Give all of the lines again, with nothing added or dropped.

[Entries from a dataset]
··········
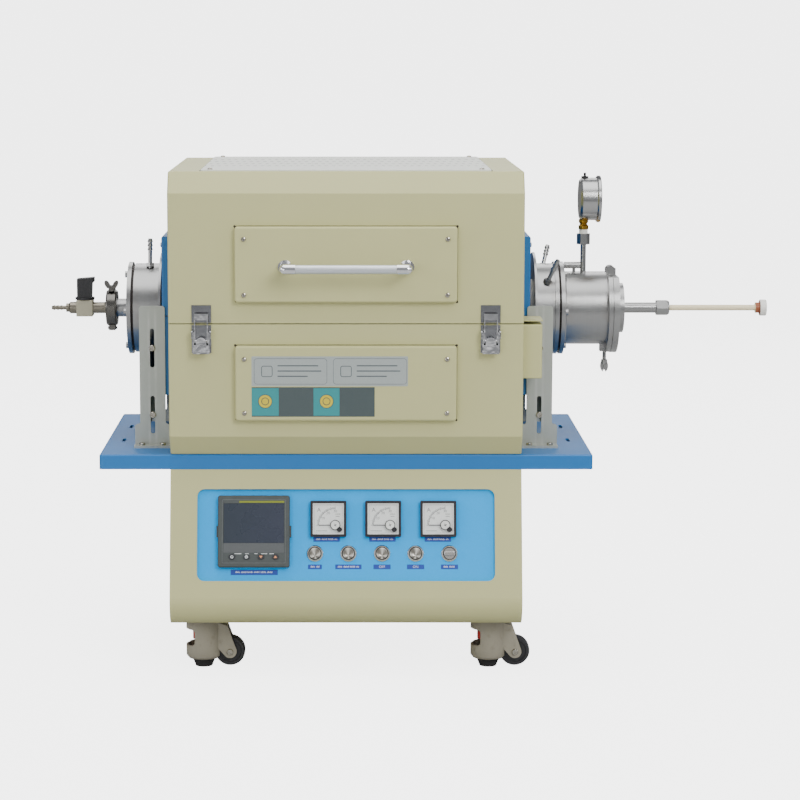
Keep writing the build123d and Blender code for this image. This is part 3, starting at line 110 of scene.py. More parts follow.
# Where one node's finishes meet, from and to.
ROD_BAND = (48.2, 53.8)             # radii of the heating rods round the chamber
ROD_HALF_LENGTH = 215.0
SEAL_RADIUS = 59.6
LEFT_SEAL = (-296.8, -293.4)
RIGHT_SEAL = (294.0, 297.0)
VALVE_BLOCK = (-376.9, -353.7)
GRIP_HALF_LENGTH = 66.0             # a chromed end begins here
TAPE_BAND = (104.0, 110.0)          # thread tape on the gauge's riser
BRASS_BAND = (110.0, 124.0)
PLUG_RISE = 29.0                    # filler plug above the gauge's middle
PAD_HEIGHT = 12.05                  # rubber pad of a levelling foot
THUMBWHEEL_BAND = (37.5, 48.5)      # heights above the floor
FOOT_PITCH = 1.5                    # of a levelling foot's thread
COLLAR_BAND = (573.0, 579.0)        # brown collar of the probe; its cap begins where this ends
TRAY_HALF_HEIGHT = 3.2              # the bare trays on both sides of the seam
WALL = 2.05                         # the hearth's sheet, and a hair


def linear(red, green, blue):
    """The shader's value of a colour named by its 0 to 255 screen levels."""
    levels = [level / 255 for level in (red, green, blue)]
    return tuple(v / 12.92 if v <= 0.04045 else ((v + 0.055) / 1.055) ** 2.4 for v in levels)


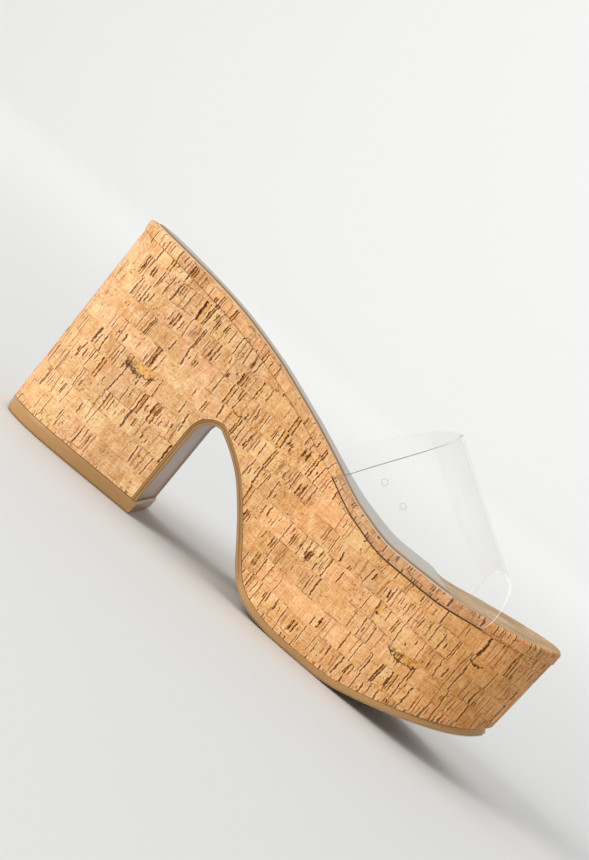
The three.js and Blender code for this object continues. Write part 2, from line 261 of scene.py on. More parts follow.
def loop_of(xs, grow=0.0):
    """The footprint over stations xs: out along the medial edge and back along the lateral,
    moved outwards by grow. Returns x, y and the unit outward direction."""
    x = np.concatenate([xs, xs[-2:0:-1]])
    y = np.concatenate([edge_y(xs, "medial"), edge_y(xs, "lateral")[-2:0:-1]])
    out = outward(x, y)
    return x + out[:, 0] * grow, y + out[:, 1] * grow, out


def arc_length(x, y):
    """Length along a closed loop at each point, and at the first point again."""
    steps = np.hypot(np.diff(np.append(x, x[0])), np.diff(np.append(y, y[0])))
    return np.concatenate([[0], np.cumsum(steps)])


class Skin:
    """Gathers points and faces, with a map of the veneer's own millimetres on each corner.
    Loops run out along the medial edge and back along the lateral."""

    def __init__(self):
        self.points, self.faces, self.corners = [], [], []

    def add(self, points):
        start = len(self.points)
        self.points.extend(np.asarray(points, float).reshape(-1, 3))
        return np.arange(start, len(self.points))

    def face(self, indices, uv=None):
        keep = [k for k in range(len(indices)) if indices[k] != indices[k - 1]]
        if len(keep) < 3:
            return
        self.faces.append([int(indices[k]) for k in keep])
        self.corners.extend([(0, 0)] * len(keep) if uv is None else [uv[k] for k in keep])

    def tube(self, rings, arc=(), uv=None, only=None):
        """Walls from each ring to the next, and only between stations that are there. With
        arc, the length round the loop at each station, uv(length, point) maps them."""
        count = len(rings[0])
        for a, b in zip(rings, rings[1:]):
            for i in range(count):
                j = (i + 1) % count
                if only is None or (only[i] and only[j]):
                    quad = [a[i], a[j], b[j], b[i]]
                    at = [arc[i + (n in (1, 2))] for n in range(4)] if uv else ()
                    self.face(quad, uv and [uv(u, self.points[k]) for u, k in zip(at, quad)])

    def cap(self, ring, start, end, upward):
        """Strips across a loop, between two of its stations."""
        count = len(ring)
        for i in range(start, end):
            quad = [ring[i], ring[i + 1], ring[(count - i - 1) % count], ring[(count - i) % count]]
            self.face(quad if upward else quad[::-1])

    def fill(self, ring, end, closed, steps, height, uv=None):
        """A grid across a loop, its inner points at height(x, y). At closed stations the
        loop's two sides meet."""
        count, before = len(ring), None
        for i in range(end + 1):
            near, far = ring[i], ring[(count - i) % count]
            row = [near] * (steps + 1)
            if i not in closed:
                a, b = self.points[near], self.points[far]
                spots = [a + (b - a) * t for t in np.linspace(0, 1, steps + 1)[1:-1]]
                row = [near, *self.add([(x, y, height(x, y)) for x, y, _ in spots]), far]
            for m in range(steps if before else 0):
                quad = [before[m], row[m], row[m + 1], before[m + 1]]
                self.face(quad, uv and [uv(self.points[k]) for k in quad])
            before = row

    def object(self, name):
        made = new_object(name, place(self.points), self.faces)
        layer = made.data.uv_layers.new(name="veneer")
        layer.data.foreach_set("uv", np.array(self.corners, float).ravel() / VENEER_MAP)
        made.data.set_sharp_from_angle(angle=math.radians(38))
        return made


def rounded_rows(rows, edge, top_edge=True, low_edge=True):
    """Rows up a wall, close together at its rounded edges: how each row's height is counted,
    the height or share of the height, and how far the row is set in."""
    turn = np.linspace(0, math.pi / 2, 5)
    low = [(edge * (1 - math.cos(a)), edge * (1 - math.sin(a))) for a in turn]
    middle = np.linspace(0, 1, rows)[1:-1]
    made = [("low", up, inset) for up, inset in (low if low_edge else [(0, 0)])]
    made += [("share", share, 0) for share in middle]
    return made + [("top", up, inset) for up, inset in (low[::-1] if top_edge else [(0, 0)])]


def row_height(kind, value, low, top, edge):
    if kind == "low":
        return low + value
    if kind == "top":
        return top - value
    return low + edge + (top - low - 2 * edge) * value


def spaced(values, digits, least):
    """Values in order, rounded, without those too close to the one before."""
    values = np.unique(np.concatenate(values).round(digits))
    return values[np.concatenate([[True], np.diff(values) > least])]


def ease(steps):
    """Numbers from 0 to 1, close together at 0."""
    return 1 - np.cos(np.linspace(0, math.pi / 2, steps))


def ease_both(steps):
    """Numbers from 0 to 1, close together at both ends."""
    return (1 - np.cos(np.linspace(0, math.pi, steps))) / 2


raised = raised_line(GAP)
breast_x = raised[0, 0]
arch_start = next(k for k in range(len(raised)) if raised[k, 0] > breast_x + 1e-6)
arch = raised[arch_start - 1:]
arch_foot = arch[0, 1]
at_corner = breast_x + (BREAST_CORNER + 2.4) * ease(9)
stations = spaced([LENGTH * ease_both(STATIONS), at_corner], 4, 0.04)
breast_at = int(np.argmin(np.abs(stations - breast_x)))
stations[breast_at] = breast_x

wall_x, wall_y, wall_out = loop_of(stations)
wall_s = arc_length(wall_x, wall_y)
columns = len(wall_x)
toe_at = len(stations) - 1
wall_top = seam_z(wall_x, wall_y) + SEAM_FILL
at_heel = wall_x <= breast_x + 1e-3
wall_low = np.where(at_heel, arch_foot, np.interp(
    wall_x - toe_lean(wall_x) * 0.6, arch[:, 0], arch[:, 1]))


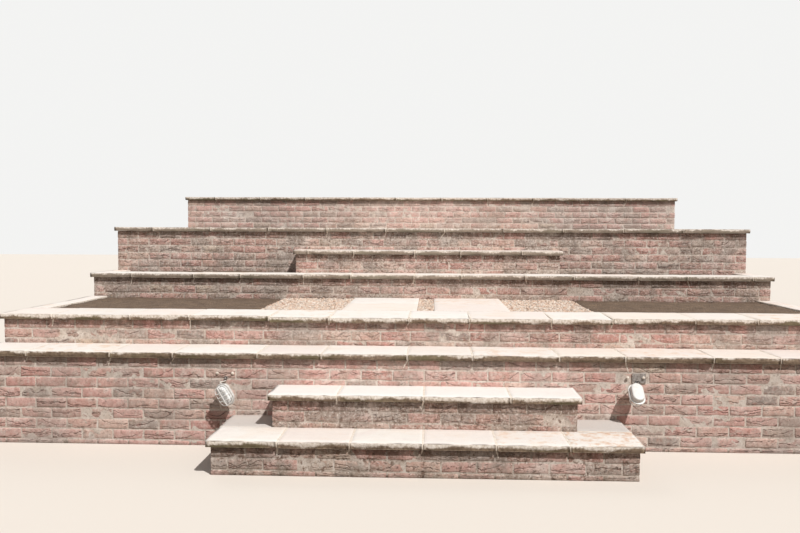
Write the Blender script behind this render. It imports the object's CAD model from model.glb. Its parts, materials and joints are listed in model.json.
··········
# [Reply]
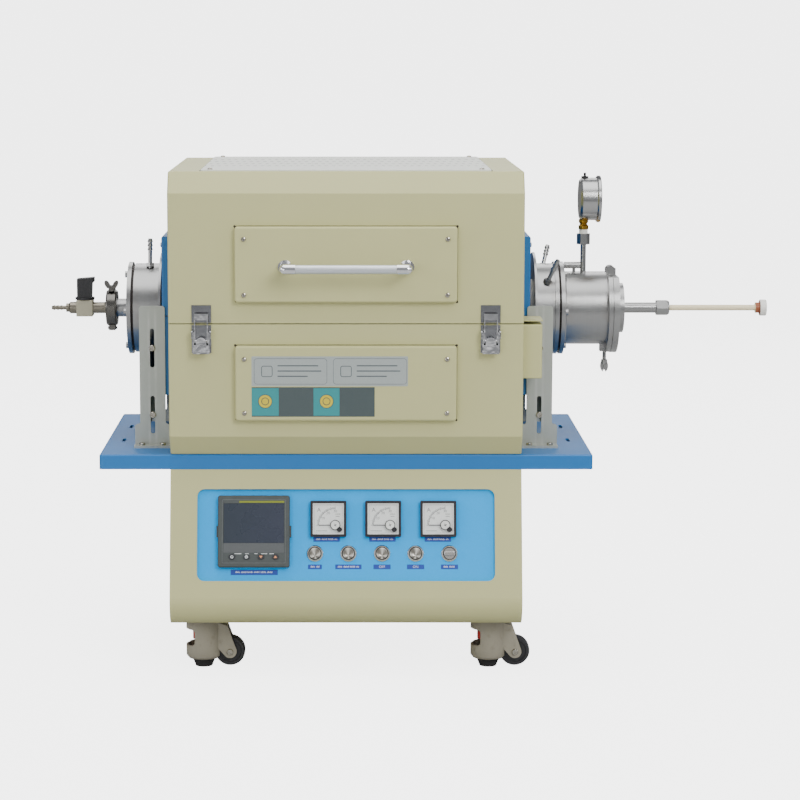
Keep writing the build123d and Blender code for this image. This is part 3, starting at line 110 of scene.py. More parts follow.
# Where one node's finishes meet, from and to.
ROD_BAND = (48.2, 53.8)             # radii of the heating rods round the chamber
ROD_HALF_LENGTH = 215.0
SEAL_RADIUS = 59.6
LEFT_SEAL = (-296.8, -293.4)
RIGHT_SEAL = (294.0, 297.0)
VALVE_BLOCK = (-376.9, -353.7)
GRIP_HALF_LENGTH = 66.0             # a chromed end begins here
TAPE_BAND = (104.0, 110.0)          # thread tape on the gauge's riser
BRASS_BAND = (110.0, 124.0)
PLUG_RISE = 29.0                    # filler plug above the gauge's middle
PAD_HEIGHT = 12.05                  # rubber pad of a levelling foot
THUMBWHEEL_BAND = (37.5, 48.5)      # heights above the floor
FOOT_PITCH = 1.5                    # of a levelling foot's thread
COLLAR_BAND = (573.0, 579.0)        # brown collar of the probe; its cap begins where this ends
TRAY_HALF_HEIGHT = 3.2              # the bare trays on both sides of the seam
WALL = 2.05                         # the hearth's sheet, and a hair


def linear(red, green, blue):
    """The shader's value of a colour named by its 0 to 255 screen levels."""
    levels = [level / 255 for level in (red, green, blue)]
    return tuple(v / 12.92 if v <= 0.04045 else ((v + 0.055) / 1.055) ** 2.4 for v in levels)


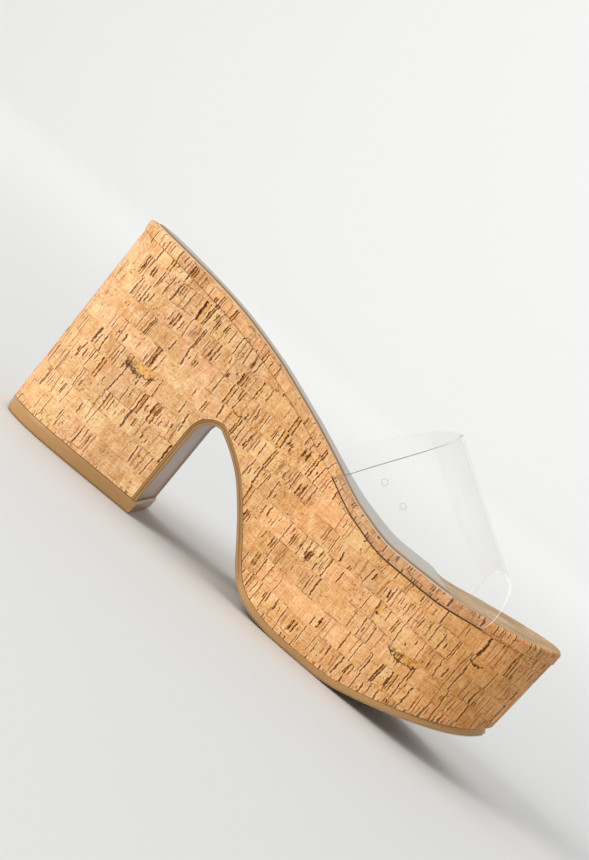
The three.js and Blender code for this object continues. Write part 2, from line 261 of scene.py on. More parts follow.
def loop_of(xs, grow=0.0):
    """The footprint over stations xs: out along the medial edge and back along the lateral,
    moved outwards by grow. Returns x, y and the unit outward direction."""
    x = np.concatenate([xs, xs[-2:0:-1]])
    y = np.concatenate([edge_y(xs, "medial"), edge_y(xs, "lateral")[-2:0:-1]])
    out = outward(x, y)
    return x + out[:, 0] * grow, y + out[:, 1] * grow, out


def arc_length(x, y):
    """Length along a closed loop at each point, and at the first point again."""
    steps = np.hypot(np.diff(np.append(x, x[0])), np.diff(np.append(y, y[0])))
    return np.concatenate([[0], np.cumsum(steps)])


class Skin:
    """Gathers points and faces, with a map of the veneer's own millimetres on each corner.
    Loops run out along the medial edge and back along the lateral."""

    def __init__(self):
        self.points, self.faces, self.corners = [], [], []

    def add(self, points):
        start = len(self.points)
        self.points.extend(np.asarray(points, float).reshape(-1, 3))
        return np.arange(start, len(self.points))

    def face(self, indices, uv=None):
        keep = [k for k in range(len(indices)) if indices[k] != indices[k - 1]]
        if len(keep) < 3:
            return
        self.faces.append([int(indices[k]) for k in keep])
        self.corners.extend([(0, 0)] * len(keep) if uv is None else [uv[k] for k in keep])

    def tube(self, rings, arc=(), uv=None, only=None):
        """Walls from each ring to the next, and only between stations that are there. With
        arc, the length round the loop at each station, uv(length, point) maps them."""
        count = len(rings[0])
        for a, b in zip(rings, rings[1:]):
            for i in range(count):
                j = (i + 1) % count
                if only is None or (only[i] and only[j]):
                    quad = [a[i], a[j], b[j], b[i]]
                    at = [arc[i + (n in (1, 2))] for n in range(4)] if uv else ()
                    self.face(quad, uv and [uv(u, self.points[k]) for u, k in zip(at, quad)])

    def cap(self, ring, start, end, upward):
        """Strips across a loop, between two of its stations."""
        count = len(ring)
        for i in range(start, end):
            quad = [ring[i], ring[i + 1], ring[(count - i - 1) % count], ring[(count - i) % count]]
            self.face(quad if upward else quad[::-1])

    def fill(self, ring, end, closed, steps, height, uv=None):
        """A grid across a loop, its inner points at height(x, y). At closed stations the
        loop's two sides meet."""
        count, before = len(ring), None
        for i in range(end + 1):
            near, far = ring[i], ring[(count - i) % count]
            row = [near] * (steps + 1)
            if i not in closed:
                a, b = self.points[near], self.points[far]
                spots = [a + (b - a) * t for t in np.linspace(0, 1, steps + 1)[1:-1]]
                row = [near, *self.add([(x, y, height(x, y)) for x, y, _ in spots]), far]
            for m in range(steps if before else 0):
                quad = [before[m], row[m], row[m + 1], before[m + 1]]
                self.face(quad, uv and [uv(self.points[k]) for k in quad])
            before = row

    def object(self, name):
        made = new_object(name, place(self.points), self.faces)
        layer = made.data.uv_layers.new(name="veneer")
        layer.data.foreach_set("uv", np.array(self.corners, float).ravel() / VENEER_MAP)
        made.data.set_sharp_from_angle(angle=math.radians(38))
        return made


def rounded_rows(rows, edge, top_edge=True, low_edge=True):
    """Rows up a wall, close together at its rounded edges: how each row's height is counted,
    the height or share of the height, and how far the row is set in."""
    turn = np.linspace(0, math.pi / 2, 5)
    low = [(edge * (1 - math.cos(a)), edge * (1 - math.sin(a))) for a in turn]
    middle = np.linspace(0, 1, rows)[1:-1]
    made = [("low", up, inset) for up, inset in (low if low_edge else [(0, 0)])]
    made += [("share", share, 0) for share in middle]
    return made + [("top", up, inset) for up, inset in (low[::-1] if top_edge else [(0, 0)])]


def row_height(kind, value, low, top, edge):
    if kind == "low":
        return low + value
    if kind == "top":
        return top - value
    return low + edge + (top - low - 2 * edge) * value


def spaced(values, digits, least):
    """Values in order, rounded, without those too close to the one before."""
    values = np.unique(np.concatenate(values).round(digits))
    return values[np.concatenate([[True], np.diff(values) > least])]


def ease(steps):
    """Numbers from 0 to 1, close together at 0."""
    return 1 - np.cos(np.linspace(0, math.pi / 2, steps))


def ease_both(steps):
    """Numbers from 0 to 1, close together at both ends."""
    return (1 - np.cos(np.linspace(0, math.pi, steps))) / 2


raised = raised_line(GAP)
breast_x = raised[0, 0]
arch_start = next(k for k in range(len(raised)) if raised[k, 0] > breast_x + 1e-6)
arch = raised[arch_start - 1:]
arch_foot = arch[0, 1]
at_corner = breast_x + (BREAST_CORNER + 2.4) * ease(9)
stations = spaced([LENGTH * ease_both(STATIONS), at_corner], 4, 0.04)
breast_at = int(np.argmin(np.abs(stations - breast_x)))
stations[breast_at] = breast_x

wall_x, wall_y, wall_out = loop_of(stations)
wall_s = arc_length(wall_x, wall_y)
columns = len(wall_x)
toe_at = len(stations) - 1
wall_top = seam_z(wall_x, wall_y) + SEAM_FILL
at_heel = wall_x <= breast_x + 1e-3
wall_low = np.where(at_heel, arch_foot, np.interp(
    wall_x - toe_lean(wall_x) * 0.6, arch[:, 0], arch[:, 1]))


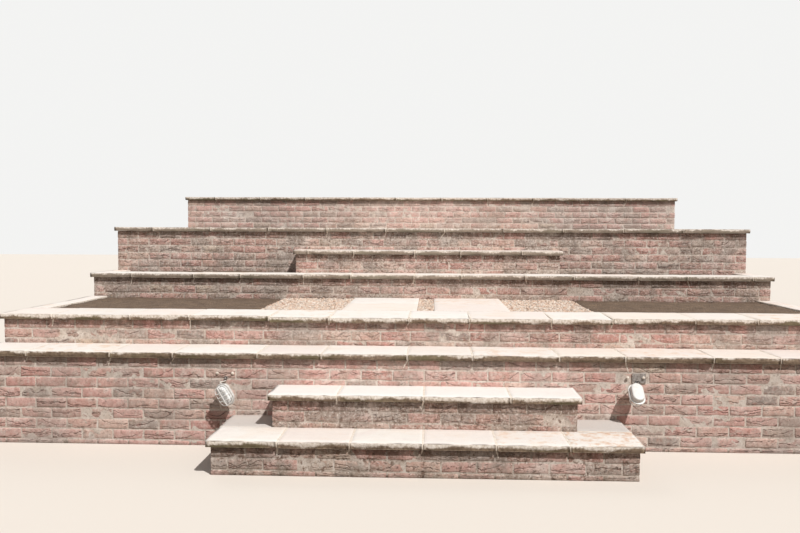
Write the Blender script behind this render. It imports the object's CAD model from model.glb. Its parts, materials and joints are listed in model.json.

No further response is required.